Saved entries:
-*-

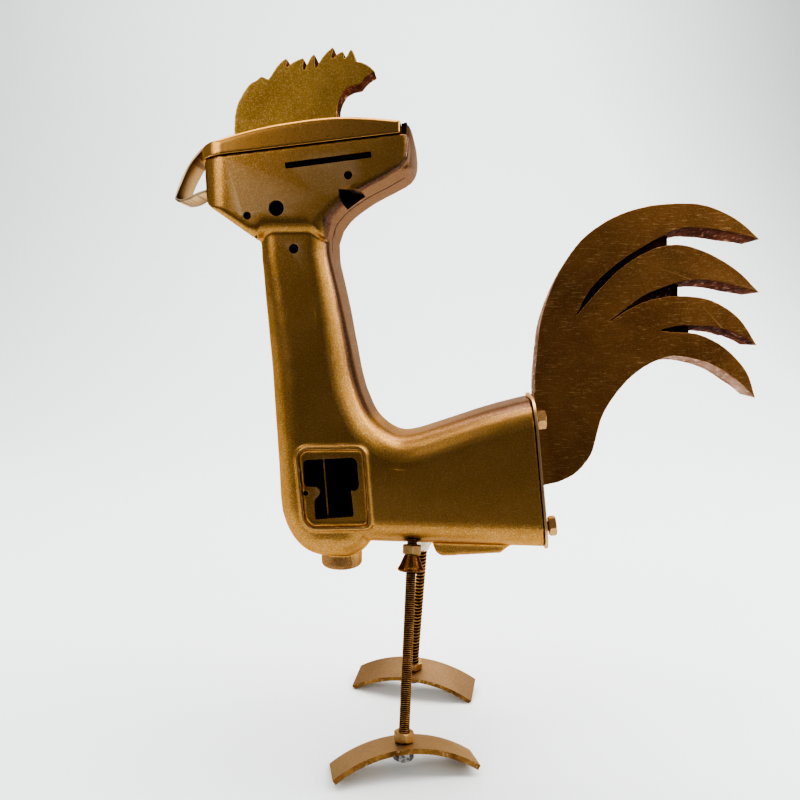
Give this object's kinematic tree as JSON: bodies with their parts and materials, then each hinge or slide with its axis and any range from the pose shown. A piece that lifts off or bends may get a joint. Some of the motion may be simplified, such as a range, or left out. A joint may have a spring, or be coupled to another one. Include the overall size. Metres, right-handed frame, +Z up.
{
  "type": "scrap metal rooster sculpture",
  "caption": "Standing rooster assembled from a hollow machine casting with a lid, sawn board comb and tail, a folded strip beak, and threaded rod legs on arched plates, painted gold.",
  "frame": {"origin": "middle of the footprint's box, on the floor", "axes": "+Z up, the rooster faces -X, its left side is towards -Y"},
  "size_m": [0.3212, 0.1262, 0.3903],
  "materials": {
    "gold_paint": "metallic spray paint with fine flake",
    "smooth_gold_paint": "satin metallic paint",
    "gold_wood_board": "metallic paint over sawn board",
    "dark_bronze_wood_board": "dark metallic paint, fine scratches",
    "bare_steel": "bare, with paint overspray"
  },
  "bodies": {
    "root": {"machine_casting": "gold_paint", "comb": "gold_wood_board", "beak_strip": "gold_paint", "end_plate": "gold_paint", "upper_tail_screw": "gold_paint", "lower_tail_screw": "gold_paint", "left_leg_rod": "gold_paint", "right_leg_rod": "gold_paint", "left_foot_nut": "gold_paint", "right_foot_nut": "gold_paint", "left_upper_leg_nut": "gold_paint", "right_upper_leg_nut": "gold_paint", "left_leg_cone": "gold_paint", "right_leg_cone": "gold_paint", "left_foot": "gold_paint", "right_foot": "gold_paint", "head_cap": "smooth_gold_paint", "tail_board": "dark_bronze_wood_board", "left_lower_foot_nut": "bare_steel", "right_lower_foot_nut": "bare_steel"}
  },
  "joints": []
}
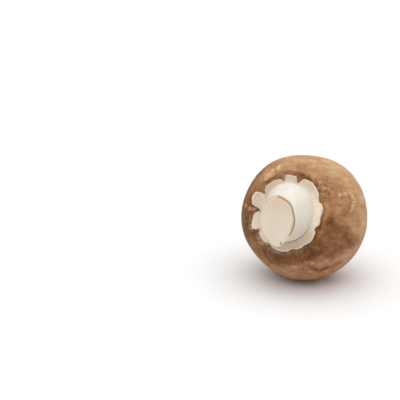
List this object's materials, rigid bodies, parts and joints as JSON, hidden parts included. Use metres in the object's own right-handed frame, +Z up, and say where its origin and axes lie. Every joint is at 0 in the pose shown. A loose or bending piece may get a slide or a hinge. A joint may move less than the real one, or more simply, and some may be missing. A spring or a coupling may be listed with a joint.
{
  "type": "button mushroom",
  "caption": "Brown button mushroom, picked and lying on its side: a rounded cap with a rolled rim, a torn white veil round its base and a thick, slant-cut stem.",
  "frame": {"origin": "on the surface it lies on, under the centre of its bounding box; the flat spot that carries it is 3 mm towards +Y", "axes": "+Z up, -Y the way the stem points, +X to the right of someone who faces the cut end of the stem"},
  "size_m": [0.0426, 0.0454, 0.0411],
  "materials": {
    "cap": "satin",
    "veil": "matte",
    "stem": "matte"
  },
  "bodies": {
    "root": {"cap": "cap", "veil": "veil", "stem": "stem"}
  },
  "joints": []
}
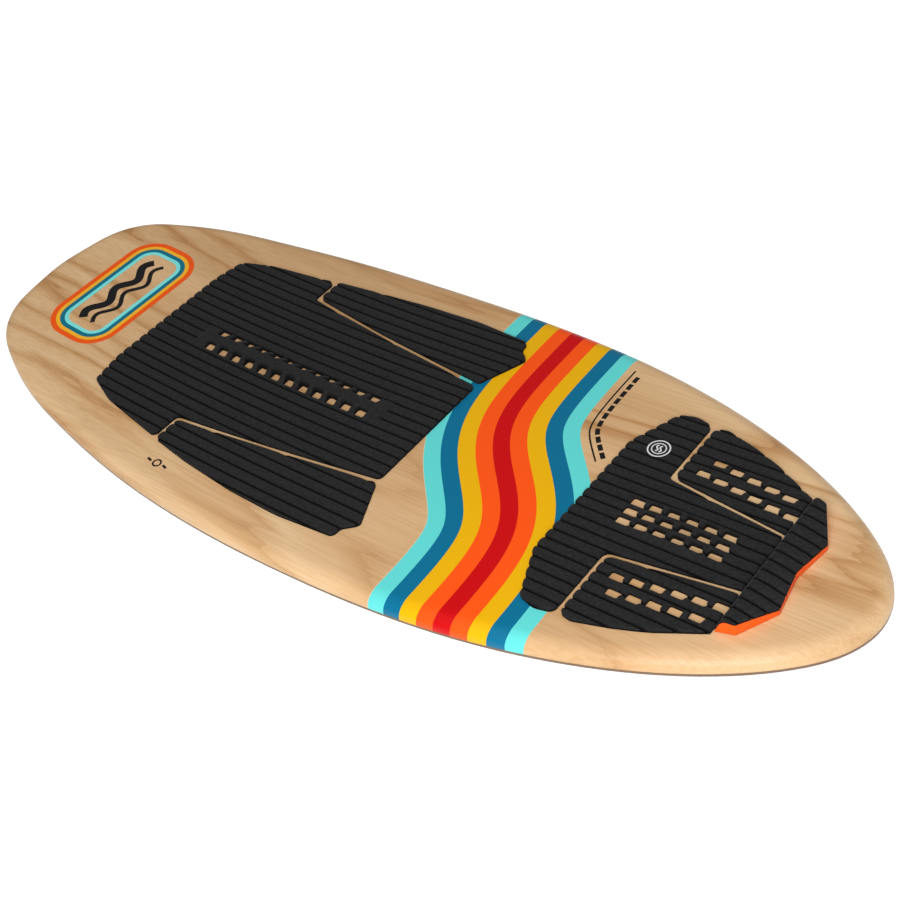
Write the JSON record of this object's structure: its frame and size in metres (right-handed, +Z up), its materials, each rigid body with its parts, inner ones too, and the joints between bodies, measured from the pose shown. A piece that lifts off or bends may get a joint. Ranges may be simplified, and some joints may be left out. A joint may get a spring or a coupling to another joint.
{
  "type": "wakeboard",
  "caption": "Skim-style board for surfing a boat's wake: laminated hull with wood-grain deck, foam traction pads, raised tail kick and removable fins.",
  "frame": {"origin": "halfway between nose and tail, on the centreline, on the flat stretch of the hull bottom", "axes": "+Y to the nose, +X to the rider's right when facing the nose, +Z up out of the deck"},
  "size_m": [0.517, 1.3202, 0.1165],
  "materials": {
    "deck_print": "clear-coated wood-grain print with coloured stripes",
    "hull_gloss": "polished laminate",
    "rail_plastic": "moulded edge strip",
    "core_foam": "fine-cell foam",
    "stringer_wood": "raw strip",
    "box_plastic": "moulded",
    "fin_plastic": "moulded, satin",
    "screw_steel": "stainless",
    "pad_foam": "brushed closed-cell foam with channels",
    "kick_foam": "closed-cell foam",
    "badge_rubber": "moulded, printed",
    "adhesive": "film"
  },
  "bodies": {
    "hull": {"deck_skin": "deck_print", "bottom_skin": "hull_gloss", "rail_cap": "deck_print", "rail_edge": "rail_plastic", "foam_core_left": "core_foam", "foam_core_right": "core_foam", "stringer": "stringer_wood", "fin_box_left": "box_plastic", "fin_box_right": "box_plastic", "fin_screws_left": "screw_steel", "fin_screws_right": "screw_steel", "front_centre_pad": "pad_foam", "front_left_pad": "pad_foam", "front_right_pad": "pad_foam", "front_arch_bar": "pad_foam", "rear_centre_pad": "pad_foam", "rear_left_pad": "pad_foam", "rear_right_pad": "pad_foam", "rear_arch_bar": "pad_foam", "kick_core": "kick_foam", "kick_sheet": "pad_foam", "pad_badge": "badge_rubber", "front_centre_adhesive": "adhesive", "front_side_adhesive": "adhesive", "rear_centre_adhesive": "adhesive", "rear_side_adhesive": "adhesive", "kick_adhesive": "adhesive"},
    "left_fin": {"fin_left": "fin_plastic"},
    "right_fin": {"fin_right": "fin_plastic"}
  },
  "joints": [
    {"name": "left_fin_lift", "type": "slide", "parent": "hull", "child": "left_fin", "axis": [0, 0, -1], "range_m": [0, 0.03]},
    {"name": "right_fin_lift", "type": "slide", "parent": "hull", "child": "right_fin", "axis": [0, 0, -1], "range_m": [0, 0.03]}
  ]
}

-*-

EXERCISE BRIEF: Write out all the lines again, exactly as they are.

SOLVED PROBLEM:
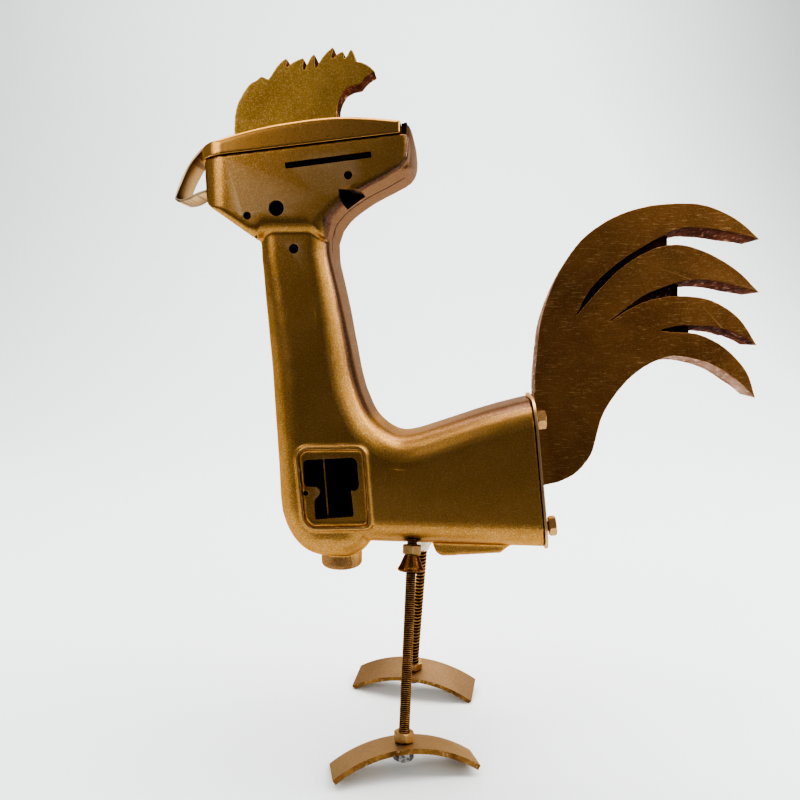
Give this object's kinematic tree as JSON: bodies with their parts and materials, then each hinge or slide with its axis and any range from the pose shown. A piece that lifts off or bends may get a joint. Some of the motion may be simplified, such as a range, or left out. A joint may have a spring, or be coupled to another one. Include the overall size. Metres, right-handed frame, +Z up.
{
  "type": "scrap metal rooster sculpture",
  "caption": "Standing rooster assembled from a hollow machine casting with a lid, sawn board comb and tail, a folded strip beak, and threaded rod legs on arched plates, painted gold.",
  "frame": {"origin": "middle of the footprint's box, on the floor", "axes": "+Z up, the rooster faces -X, its left side is towards -Y"},
  "size_m": [0.3212, 0.1262, 0.3903],
  "materials": {
    "gold_paint": "metallic spray paint with fine flake",
    "smooth_gold_paint": "satin metallic paint",
    "gold_wood_board": "metallic paint over sawn board",
    "dark_bronze_wood_board": "dark metallic paint, fine scratches",
    "bare_steel": "bare, with paint overspray"
  },
  "bodies": {
    "root": {"machine_casting": "gold_paint", "comb": "gold_wood_board", "beak_strip": "gold_paint", "end_plate": "gold_paint", "upper_tail_screw": "gold_paint", "lower_tail_screw": "gold_paint", "left_leg_rod": "gold_paint", "right_leg_rod": "gold_paint", "left_foot_nut": "gold_paint", "right_foot_nut": "gold_paint", "left_upper_leg_nut": "gold_paint", "right_upper_leg_nut": "gold_paint", "left_leg_cone": "gold_paint", "right_leg_cone": "gold_paint", "left_foot": "gold_paint", "right_foot": "gold_paint", "head_cap": "smooth_gold_paint", "tail_board": "dark_bronze_wood_board", "left_lower_foot_nut": "bare_steel", "right_lower_foot_nut": "bare_steel"}
  },
  "joints": []
}
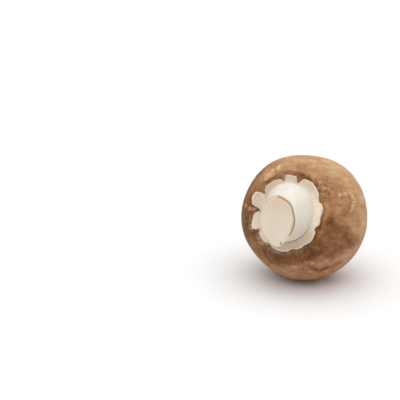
List this object's materials, rigid bodies, parts and joints as JSON, hidden parts included. Use metres in the object's own right-handed frame, +Z up, and say where its origin and axes lie. Every joint is at 0 in the pose shown. A loose or bending piece may get a slide or a hinge. A joint may move less than the real one, or more simply, and some may be missing. A spring or a coupling may be listed with a joint.
{
  "type": "button mushroom",
  "caption": "Brown button mushroom, picked and lying on its side: a rounded cap with a rolled rim, a torn white veil round its base and a thick, slant-cut stem.",
  "frame": {"origin": "on the surface it lies on, under the centre of its bounding box; the flat spot that carries it is 3 mm towards +Y", "axes": "+Z up, -Y the way the stem points, +X to the right of someone who faces the cut end of the stem"},
  "size_m": [0.0426, 0.0454, 0.0411],
  "materials": {
    "cap": "satin",
    "veil": "matte",
    "stem": "matte"
  },
  "bodies": {
    "root": {"cap": "cap", "veil": "veil", "stem": "stem"}
  },
  "joints": []
}
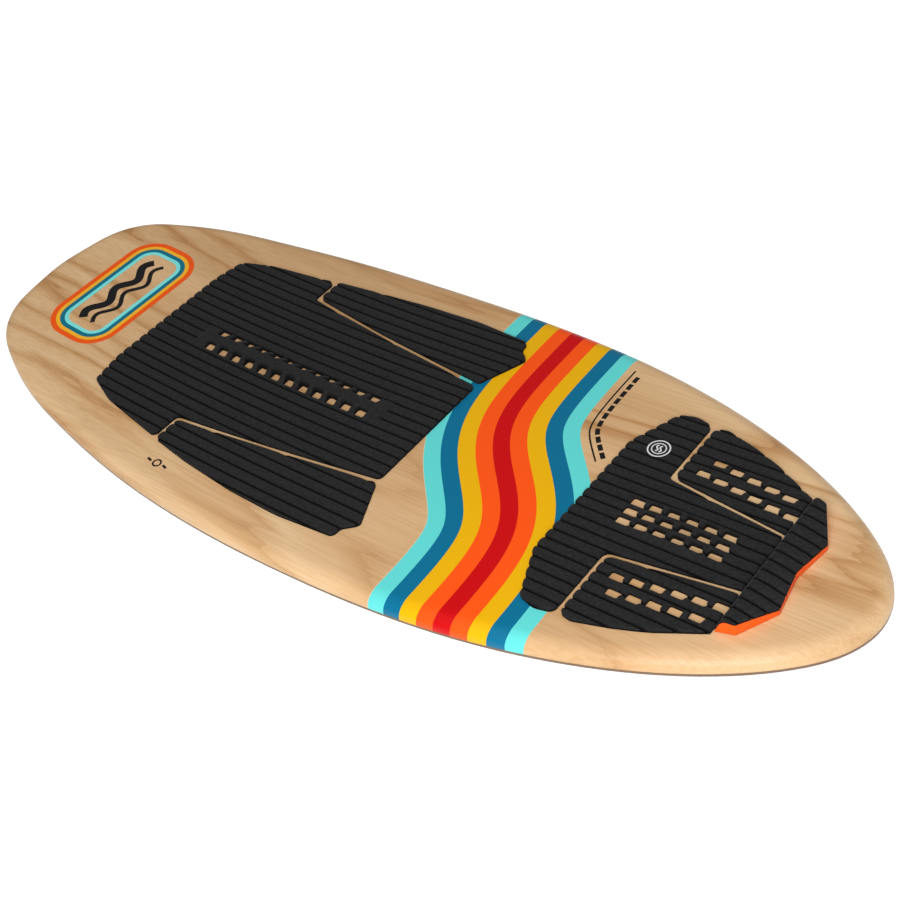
Write the JSON record of this object's structure: its frame and size in metres (right-handed, +Z up), its materials, each rigid body with its parts, inner ones too, and the joints between bodies, measured from the pose shown. A piece that lifts off or bends may get a joint. Ranges may be simplified, and some joints may be left out. A joint may get a spring or a coupling to another joint.
{
  "type": "wakeboard",
  "caption": "Skim-style board for surfing a boat's wake: laminated hull with wood-grain deck, foam traction pads, raised tail kick and removable fins.",
  "frame": {"origin": "halfway between nose and tail, on the centreline, on the flat stretch of the hull bottom", "axes": "+Y to the nose, +X to the rider's right when facing the nose, +Z up out of the deck"},
  "size_m": [0.517, 1.3202, 0.1165],
  "materials": {
    "deck_print": "clear-coated wood-grain print with coloured stripes",
    "hull_gloss": "polished laminate",
    "rail_plastic": "moulded edge strip",
    "core_foam": "fine-cell foam",
    "stringer_wood": "raw strip",
    "box_plastic": "moulded",
    "fin_plastic": "moulded, satin",
    "screw_steel": "stainless",
    "pad_foam": "brushed closed-cell foam with channels",
    "kick_foam": "closed-cell foam",
    "badge_rubber": "moulded, printed",
    "adhesive": "film"
  },
  "bodies": {
    "hull": {"deck_skin": "deck_print", "bottom_skin": "hull_gloss", "rail_cap": "deck_print", "rail_edge": "rail_plastic", "foam_core_left": "core_foam", "foam_core_right": "core_foam", "stringer": "stringer_wood", "fin_box_left": "box_plastic", "fin_box_right": "box_plastic", "fin_screws_left": "screw_steel", "fin_screws_right": "screw_steel", "front_centre_pad": "pad_foam", "front_left_pad": "pad_foam", "front_right_pad": "pad_foam", "front_arch_bar": "pad_foam", "rear_centre_pad": "pad_foam", "rear_left_pad": "pad_foam", "rear_right_pad": "pad_foam", "rear_arch_bar": "pad_foam", "kick_core": "kick_foam", "kick_sheet": "pad_foam", "pad_badge": "badge_rubber", "front_centre_adhesive": "adhesive", "front_side_adhesive": "adhesive", "rear_centre_adhesive": "adhesive", "rear_side_adhesive": "adhesive", "kick_adhesive": "adhesive"},
    "left_fin": {"fin_left": "fin_plastic"},
    "right_fin": {"fin_right": "fin_plastic"}
  },
  "joints": [
    {"name": "left_fin_lift", "type": "slide", "parent": "hull", "child": "left_fin", "axis": [0, 0, -1], "range_m": [0, 0.03]},
    {"name": "right_fin_lift", "type": "slide", "parent": "hull", "child": "right_fin", "axis": [0, 0, -1], "range_m": [0, 0.03]}
  ]
}